I will go to Galilee (Mk 14:28-14:28)

“But after

I am raised up,

I will go before you

To Galilee.”

 

ἀλλὰ μετὰ τὸ ἐγερθῆναί με προάξω ὑμᾶς εἰς τὴν Γαλιλαίαν.

 

This is exactly the same, word for word, as in Matthew, chapter 26:32.  Interesting enough, Luke, chapter 24, and John, chapter 20, but not chapter 21, have the post resurrection appearances in Judea not Galilee.  Jesus said here that after he was raised up (ἀλλὰ μετὰ τὸ ἐγερθῆναί), he would go ahead of or precede them in Galilee (με προάξω ὑμᾶς εἰς τὴν Γαλιλαίαν).  In the gospel of Matthew, Galilee played a predominant role.  Thus, after the resurrection, it did not seem out of place as a post-resurrection reunion site.
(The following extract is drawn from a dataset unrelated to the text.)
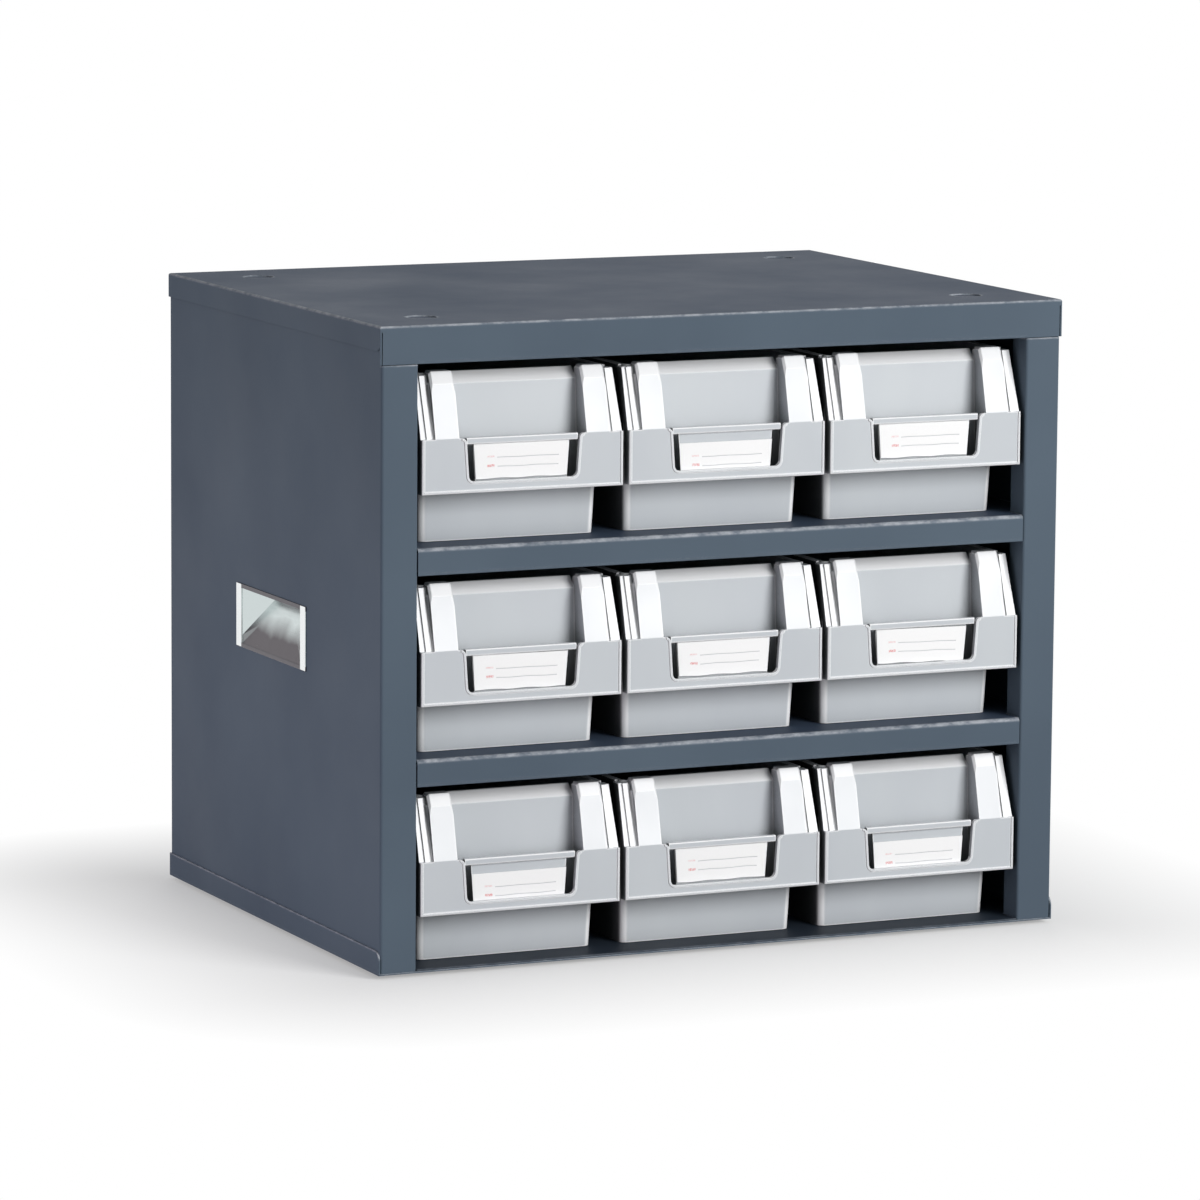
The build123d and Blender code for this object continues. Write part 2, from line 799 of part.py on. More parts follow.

Tombs opened (Mt 27:52-27:52)

“The tombs also

Were opened.

Many bodies

Of the saints,

Who had fallen asleep.

Were raised.”

 

καὶ τὰ μνημεῖα ἀνεῴχθησαν καὶ πολλὰ σώματα τῶν κεκοιμημένων ἁγίων ἠγέρθησαν·

 

This is unique to Matthew, since the other 3 gospels do not mention anything about tombs, bodies, or saints being raised.  However, Matthew clearly said that the tombs were also opened (καὶ τὰ μνημεῖα ἀνεῴχθησαν), so that many bodies of the holy saints, who had fallen asleep (καὶ πολλὰ σώματα τῶν κεκοιμημένων ἁγίων), arose or were raised up (ἠγέρθησαν).  It was the general Jewish expectation that at the end times, the Day of Yahweh, that the dead would rise, especially among the Pharisees.  The holy ones or saints were the righteous ones who had died before Jesus.